大船鉾の復興シンポ


立命館大学朱雀キャンパス

ご神体衣裳「磯良」紅地金立湧に雲板波の丸文様厚板

JR二条駅南の立命館大学朱雀キャンパスホールで開かれた「大船鉾の復興〜祇園祭山鉾の今日と明日〜」と題するシンポジウム(13時から2時間)を聴講した。定員400名の会場が全席埋まるという関心の高さ、昨年、唐櫃巡行をはたし、鉾本体焼失より150年の筋目の年にあたる来年には、再建された鉾本体が姿を現し巡行列のしんがりを行く予定との事。この歴史的事業に立ち会える幸せを感じている。シンポは四条町大船鉾保存会理事長の松井米三氏の挨拶から始まったが、明治3年に再建を期して唐櫃巡行をしながら、新しい学校の運営費に町内の資金を使われ、町屋200坪も売却するに及び、断念された経緯などを話され(町内の財産である町屋はお囃子の練習などに使われるが、主にご神体や鉾などの神事道具の保管場所となる)。明治人の思いに目頭が熱くなる思いだった。わたしが京都に移ったころに居祭で観た大金幣の飾りが、いつのまにかなくなって、忘れてしまったような時期があったが、このたびの復活は本当に喜ばしい。
 鉾の復元設計をされた末川協氏の講演も興味深く、町内に残されていた水引幕(3枚つなげて船の片側を覆う)の長さが6m33cmであることを基準に、船体の全長を割り出し(これだけでは丸みが判らない)、前懸の形状から鉾先の幅や高さを推測。
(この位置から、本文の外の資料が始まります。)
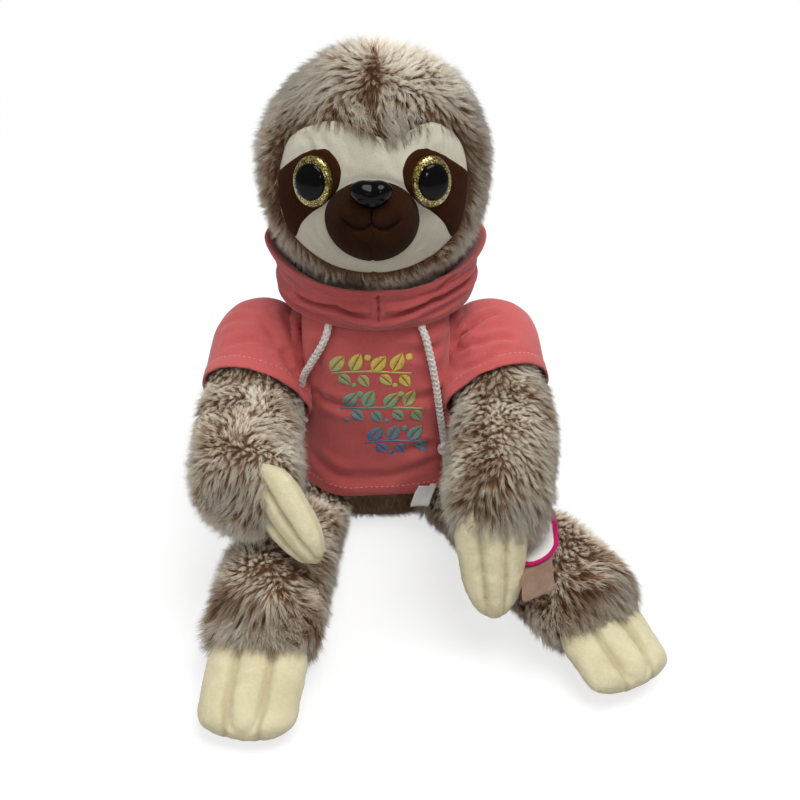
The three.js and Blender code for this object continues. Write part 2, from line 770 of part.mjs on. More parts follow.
const belowNeck = halfSpace(2, -1, neckHeight);

// A turned fastener on the face: its profile's axis runs outward from a place on the face
function turnedOnFace(profile, sides, place, outward, halfWidth = 1, halfHeight = 1) {
  const x = outward.clone().cross(point(0, 0, 1)).normalize();
  const z = x.clone().cross(outward);
  const placed = new THREE.Matrix4().makeBasis(x, outward, z).setPosition(place);
  const turned = new THREE.LatheGeometry(
    profile.map(([radius, out]) => new THREE.Vector2(radius, out)),
    sides,
  );
  return solid(turned.scale(halfWidth, 1, halfHeight).applyMatrix4(placed));
}
const outwardAt = (azimuth, elevation) =>
  point(
    Math.sin(degrees(azimuth)) * Math.cos(degrees(elevation)),
    -Math.cos(degrees(azimuth)) * Math.cos(degrees(elevation)),
    Math.sin(degrees(elevation)),
  );
function pin(place, outward, radius, from, to) {
  const profile = [[0, from], [radius, from], [radius, to], [0, to]];
  return turnedOnFace(profile, pinSides, place, outward);
}
function ring(place, outward, inner, outer, from) {
  const to = from + washerThickness;
  const profile = [[outer, from], [outer, to], [inner, to], [inner, from], [outer, from]];
  return turnedOnFace(profile, washerSides, place, outward);
}

const muzzleForm = (grow) =>
  solid(
    new THREE.SphereGeometry(1, muzzleSides, muzzleRows)
      .scale(muzzleHalfWidth + grow, muzzleHalfDepth + grow, muzzleHalfHeight + grow)
      .translate(0, -muzzleForward, headCentreHeight - muzzleDrop),
  );

const stemHoles = [];
const washerPockets = [];
const eyes = { right: -1, left: 1 };
for (const [name, side] of Object.entries(eyes)) {
  const height = headCentreHeight + eyeRise;
  const forward = Math.sqrt(headRadiusAt(height) ** 2 - eyeSide ** 2);
  const place = point(side * eyeSide, -forward, height);
  const outward = outwardAt(side * eyeAzimuth, eyeElevation);
  const seat = felt + seam * 2;
  const irisForm = (grow) => {
    const dome = irisProfileShares.map(([across, out]) => [across, seat + irisBulge * out + grow]);
    const profile = [[0, -seat], [1, -seat], ...dome];
    const [halfWidth, halfHeight] = [irisHalfWidth + grow, irisHalfHeight + grow];
    return turnedOnFace(profile, fastenerSides, place, outward, halfWidth, halfHeight);
  };
  const stem = pin(place, outward, stemRadius, -stemLength, seat + irisBulge / 2);
  const iris = irisForm(0).subtract(headForm(-seat)).add(stem);
  add("eye_iris_" + name, iris, goldGlitter);
  const pupilPlace = place.clone().addScaledVector(outward, seat + irisBulge);
  const pupil = solid(
    new THREE.SphereGeometry(1, pinSides, capRows * 2)
      .scale(pupilHalfWidth, pupilBulge, pupilHalfHeight)
      .applyMatrix4(layAlong(pupilPlace, outward, point(1, 0, 0))),
  );
  add("eye_pupil_" + name, pupil.subtract(irisForm(seam)), blackPlastic);
  const washerBack = -washerDepth - washerThickness;
  const washer = ring(place, outward, stemRadius + seam, washerRadius, washerBack);
  add("eye_washer_" + name, washer, clearPlastic);
  stemHoles.push(pin(place, outward, stemRadius + seam, -stemLength - seam, overrun));
  washerPockets.push(pin(place, outward, washerRadius + seam, washerBack - seam, 0));
}

add("head_skin", headShell(0, plush).subtract(faceOpening).subtract(belowNeck), fur);
add("face_panel", cutAll(headShell(0, plush).intersect(facePunchAll), stemHoles), palePlush);
const headStuffing = headForm(plush + seam).subtract(belowNeck);
add("head_fill", cutAll(headStuffing, [...stemHoles, ...washerPockets]), stuffing);
for (const [name, side] of Object.entries(eyes)) {
  const patchPunch = facePunch(onFace(patchOutlineShares, side));
  const patch = headShell(-seam - felt, -seam).intersect(patchPunch).intersect(facePunchAll);
  add("eye_patch_" + name, cutAll(patch, stemHoles).subtract(muzzleForm(seam)), darkFelt);
}

// Muzzle, nose and mouth
const nosePlace = point(0, -noseForward, headCentreHeight + noseRise);
const noseOutward = outwardAt(0, noseElevation);
const noseForm = (grow) => {
  const ball = new THREE.SphereGeometry(1, noseSides, noseRows);
  const flared = reshape(ball, (x, y, z) => point(x * (1 + noseFlareShare * z), y, z));
  flared.scale(noseHalfWidth + grow, noseHalfDepth + grow, noseHalfHeight + grow);
  return solid(flared.translate(nosePlace.x, nosePlace.y, nosePlace.z));
};
const noseStem = pin(nosePlace, noseOutward, stemRadius, -noseStemLength, 0);
const noseStemHole = pin(nosePlace, noseOutward, stemRadius + seam, -noseStemLength - seam, 0);
const noseWasherRadius = washerRadius * noseWasherShare;
const noseWasherBack = -noseWasherDepth - washerThickness;
const noseWasher = ring(nosePlace, noseOutward, stemRadius + seam, noseWasherRadius, noseWasherBack);
const noseWasherPocket = pin(
  nosePlace,
  noseOutward,
  noseWasherRadius + seam,
  noseWasherBack - seam,
  -noseWasherDepth + seam,
);
const seatedMuzzle = muzzleForm(0).subtract(headForm(-seam));
add("nose", noseForm(0).subtract(muzzleForm(seam)).add(noseStem), blackPlastic);
add("nose_washer", noseWasher, clearPlastic);
add("muzzle", cutAll(seatedMuzzle, [noseStemHole, noseWasherPocket]), darkFelt);

function onMuzzle(x, height) {
  const up = (height - headCentreHeight + muzzleDrop) / muzzleHalfHeight;
  const out = Math.sqrt(1 - (x / muzzleHalfWidth) ** 2 - up ** 2);
  return point(x, -muzzleForward - muzzleHalfDepth * out - seam - threadRadius, height);
}
const lipHeight = headCentreHeight - mouthDrop;
const noseBottom = nosePlace.z - noseHalfHeight;
const cleft = cleftShares.map((share) => onMuzzle(0, lerp(lipHeight, noseBottom, share)));
const lips = [-1, 1].map((side) =>
  mouthLineShares.map(([x, z]) => onMuzzle(side * x * mouthHalfWidth, lipHeight + z * mouthSag)),
);
const threads = [cleft, ...lips].map((places) =>
  solid(tube(new THREE.CatmullRomCurve3(places), threadRadius, threadSides, arcSides)),
);
add("mouth_stitch", joinAll(threads).subtract(noseForm(seam)), darkFelt);

// Drawstrings: braided cord from under the cowl down the front, laid on the cloth, a knot near each end
function onHoodie(x, height, out) {
  const share = clamp(height / torsoHeight, 0, 1);
  const drop = clamp((hoodieTop - height) / (hoodieTop - hemHeight), 0, 1);
  const offset = knitEase + knit + hemFoldDepth * drop ** 2 + out;
  const across = torsoHalfWidth * straight(torsoRingShares, share, 1) + offset;
  const deep = torsoHalfDepth * straight(torsoRingShares, share, 2) + offset;
  const bulge = (1 - Math.min(1, Math.abs(x) / across) ** hoodieSquareness) ** (1 / hoodieSquareness);
  return point(x, torsoLeanAt(height) - deep * bulge, height);
}
const hemAt = (x) => hemHeight + hemRise * (x / (torsoHalfWidth - knitEase)) ** 2;
const laidOut = (rows, out) => rows.map(([x, height]) => onHoodie(x, height, out));
const stringRoutes = {
  right: [
    [-25, 154],
    [-26, 147],
    [-28, 138],
    [-33.5, 124],
    [-38, 112],
    [-39, 98],
    [-38, 84],
    [-36.5, 70],
  ],
  left: [
    [26.3, 154],
    [28, 147],
    [30.5, 140],
    [34, 115],
    [36.5, 90],
    [38.5, 66],
    [39.5, 52],
  ],
};
for (const [name, route] of Object.entries(stringRoutes)) {
  const path = new THREE.CatmullRomCurve3(laidOut(route, stringRadius + stringStandOff));
  const laid = (grow) => solid(tube(path, stringRadius + grow, stringSides, stringRows));
  const cord = laid(0).subtract(cowlForm(seam));
  const place = path.getPointAt(knotShares[name]);
  const knot = new THREE.SphereGeometry(knotRadius, knotSides, knotRows);
  knot.scale(1, knotDepthShare, 1).translate(place.x, place.y - knotLift, place.z);
  add("drawstring_" + name, cord, cotton);
  add("drawstring_knot_" + name, solid(knot).subtract(laid(seam)), cotton);
}

// Care label: a folded ribbon sewn under the hem
const labelTop = onHoodie(labelSide, hemAt(labelSide) + labelSewn, labelStandOff);
const labelShape = new THREE.Shape();
const foldRadius = ribbon * ribbonFoldShare;
labelShape.absarc(0, 0, foldRadius, -Math.PI, 0);
labelShape.lineTo(foldRadius, labelLength);
labelShape.lineTo(ribbon / 2, labelLength);
labelShape.absarc(0, 0, ribbon / 2, 0, -Math.PI, true);
labelShape.lineTo(-ribbon / 2, labelLength);
labelShape.lineTo(-foldRadius, labelLength);
const ribbonFold = new THREE.ExtrudeGeometry(labelShape, {
  depth: labelWidth,
  bevelEnabled: false,
  curveSegments: arcSides,
});
ribbonFold.translate(0, -labelLength, -labelWidth / 2).rotateY(Math.PI / 2).rotateX(Math.PI / 2);
ribbonFold.translate(labelTop.x, labelTop.y, labelTop.z);
const roundHem = hoodieForm(knitEase - seam, knitEase + knit + seam);
add("care_label", solid(ribbonFold).subtract(roundHem), satin);

// Swing tags: two cards on one pin, slipped between the left arm and the thigh
const thigh = legs.left;
const tagReach = (leftWristForward * tagForwardShare - hipForward) / Math.cos(thigh.angle);
const thighShare = (hipRadius + tagReach) / (hipRadius + legReach);
const thighHalfHeight = legRadius * eased(legGirthShares, thighShare, 2);
const thighTop = thighHalfHeight * (1 + Math.sqrt(1 - tagInShare ** 2)) - flatDepth;
const tagPlace = thigh.hip
  .clone()
  .addScaledVector(thigh.ahead, tagReach)
  .addScaledVector(point(thigh.ahead.y, -thigh.ahead.x, 0), legRadius * tagInShare)
  .setZ(thighTop + tagLift);
const tagFrame = new THREE.Matrix4()
  .makeRotationY(-degrees(tagTilt))
  .multiply(new THREE.Matrix4().makeRotationZ(-degrees(tagTurn)))
  .setPosition(tagPlace);
function tagCard(width, length, corner, shift, level) {
  const left = shift - width / 2;
  const low = tagHoleInset - length + corner;
  const outline = new THREE.Shape();
  outline.moveTo(left, tagHoleInset);
  outline.lineTo(left, low);
  outline.absarc(left + corner, low, corner, Math.PI, (Math.PI * 3) / 2);
  outline.absarc(left + width - corner, low, corner, -Math.PI / 2, 0);
  outline.lineTo(left + width, tagHoleInset);
  outline.holes.push(new THREE.Path().absarc(0, 0, tagHoleRadius, 0, Math.PI * 2));
  const cardForm = new THREE.ExtrudeGeometry(outline, {
    depth: card,
    bevelEnabled: false,
    curveSegments: arcSides,
  });
  return solid(cardForm.translate(0, 0, level).applyMatrix4(tagFrame));
}
const edgeTagCorner = edgeTagWidth / 2 - seam;
const kraft = tagCard(kraftWidth, kraftLength, cardCorner, kraftShift, seam / 2);
const edged = tagCard(edgeTagWidth, edgeTagLength, edgeTagCorner, edgeTagShift, -card - seam / 2);
add("kraft_tag", kraft, kraftCard);
add("edge_tag", edged, glossCard);
const pinParts = [
  [pinRadius, -card - seam * 2, card + seam * 2],
  [pinHeadRadius, -card * 2 - seam * 2, -card - seam * 2],
];
const pinForms = pinParts.map(([radius, from, to]) =>
  solid(
    upright(new THREE.CylinderGeometry(radius, radius, to - from, limbSides))
      .translate(0, 0, (from + to) / 2)
      .applyMatrix4(tagFrame),
  ),
);
add("tag_pin", joinAll(pinForms), clearPlastic);

export default sloth;
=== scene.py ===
import math

import bmesh
import bpy
import numpy as np
from mathutils import Matrix, Vector, noise
from mathutils.bvhtree import BVHTree


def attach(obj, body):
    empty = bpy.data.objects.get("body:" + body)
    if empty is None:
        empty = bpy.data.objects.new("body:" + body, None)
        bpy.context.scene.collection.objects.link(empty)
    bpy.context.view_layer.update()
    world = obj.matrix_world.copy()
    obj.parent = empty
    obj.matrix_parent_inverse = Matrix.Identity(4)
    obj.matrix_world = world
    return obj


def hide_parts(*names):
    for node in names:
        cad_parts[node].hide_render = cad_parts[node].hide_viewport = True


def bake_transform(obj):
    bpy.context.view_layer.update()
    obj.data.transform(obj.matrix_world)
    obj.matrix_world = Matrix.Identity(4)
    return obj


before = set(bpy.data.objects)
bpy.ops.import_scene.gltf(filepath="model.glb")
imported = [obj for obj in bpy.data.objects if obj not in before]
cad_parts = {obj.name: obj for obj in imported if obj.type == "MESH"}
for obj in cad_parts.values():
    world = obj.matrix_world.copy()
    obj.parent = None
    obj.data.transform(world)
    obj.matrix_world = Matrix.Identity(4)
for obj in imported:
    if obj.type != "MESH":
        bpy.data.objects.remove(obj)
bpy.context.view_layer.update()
MM = 0.001


# Studio
# A pale floor that runs up into a backdrop, one wide soft lamp above, two soft fills and a small window
# lamp for the eyes. The camera stands where the photographer stood, a little above the toy.
class Graph:
    """A node tree wired by name. In an input's name an underscore stands for a space, and i1 is input 1."""

    def __init__(self, tree):
        self.tree = tree

    def add(self, kind, settings=(), **inputs):
        node = self.tree.nodes.new(kind)
        for name, value in dict(settings).items():
            setattr(node, name, value)
        self.set(node, **inputs)
        return node

    def set(self, node, **inputs):
        for name, value in inputs.items():
            key = int(name[1:]) if name[1:].isdigit() else name.replace("_", " ")
            self.feed(node.inputs[key], value)

    def feed(self, socket, value):
        if isinstance(value, bpy.types.NodeSocket):
            self.tree.links.new(value, socket)
        else:
            socket.default_value = value

    def math(self, operation, *values):
        node = self.add("ShaderNodeMath", {"operation": operation})
        for socket, value in zip(node.inputs, values):
            self.feed(socket, value)
        return node.outputs[0]

    def vector(self, operation, *values, scale=None):
        node = self.add("ShaderNodeVectorMath", {"operation": operation})
        for socket, value in zip(node.inputs, values):
            self.feed(socket, value)
        if scale is not None:
            self.feed(node.inputs["Scale"], scale)
        return node.outputs[0]

    def ramp(self, share, *stops):
        """A colour that runs through stops, each a position and a paint-chart colour."""
        node = self.add("ShaderNodeValToRGB", Fac=share)
        elements = node.color_ramp.elements
        for element, (position, colour) in zip(elements, (stops[0], stops[-1])):
            element.position, element.color = position, srgb(*colour)
        for position, colour in stops[1:-1]:
            elements.new(position).color = srgb(*colour)
        return node.outputs["Color"]

    def noise(self, place, scale, detail):
        return self.add("ShaderNodeTexNoise", Vector=place, Scale=scale, Detail=detail).outputs

    def place(self):
        """The place on the piece itself."""
        return self.add("ShaderNodeTexCoord").outputs["Object"]


def srgb(red, green, blue):
    """A colour given as paint-chart numbers from 0 to 255."""
    def straight(c):
        c /= 255
        return c / 12.92 if c <= 0.04045 else ((c + 0.055) / 1.055) ** 2.4
    return (straight(red), straight(green), straight(blue), 1)


def new_material(name):
    """A new material, its graph and its main shader."""
    material = bpy.data.materials.new(name)
    material.use_nodes = True
    return material, Graph(material.node_tree), material.node_tree.nodes["Principled BSDF"]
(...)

スリムで尖った形状をめどに設計されたという。この時、現存する船鉾の協力を受け、部材の実測から大船鉾の構造を導くやり方で、サイズを船鉾の1.126倍で算出、部材は144本(3次元のもの4本、後は平面図で作成可能)。鉾構造のポイントや屋根組の試作など身を乗り出す話が続いた。
 パネルディスカッションは、服飾評論家の市田ひろみ松栄堂の畑正高、京都青年会議所の大角安史、山鉾連合会理事長の吉田孝次郎の各氏で、いずれもお話上手で笑顔の間にしんみりする話題も入って、満足させてもらえる時間となった。畑氏は長刀鉾のお稚児さんをされた経験を持ち、現在は笛方だそうだが壇上で鉦をたたいて下さり、生き神様となる少年を「お稚児さま」と呼んで親愛の情を示されたし、市田氏は「修復など、祭を継続する努力は、精神的な連続性で、日本人の特性ではないか」と指摘され「絹の寿命は50年、重さで疲弊してしまう」と説明された。財産税と相続税の苦労話しや、父君の凛とした巡行のお姿を語る吉田氏など、祭を生きる町衆の気持ちを充分に感じた2時間だった。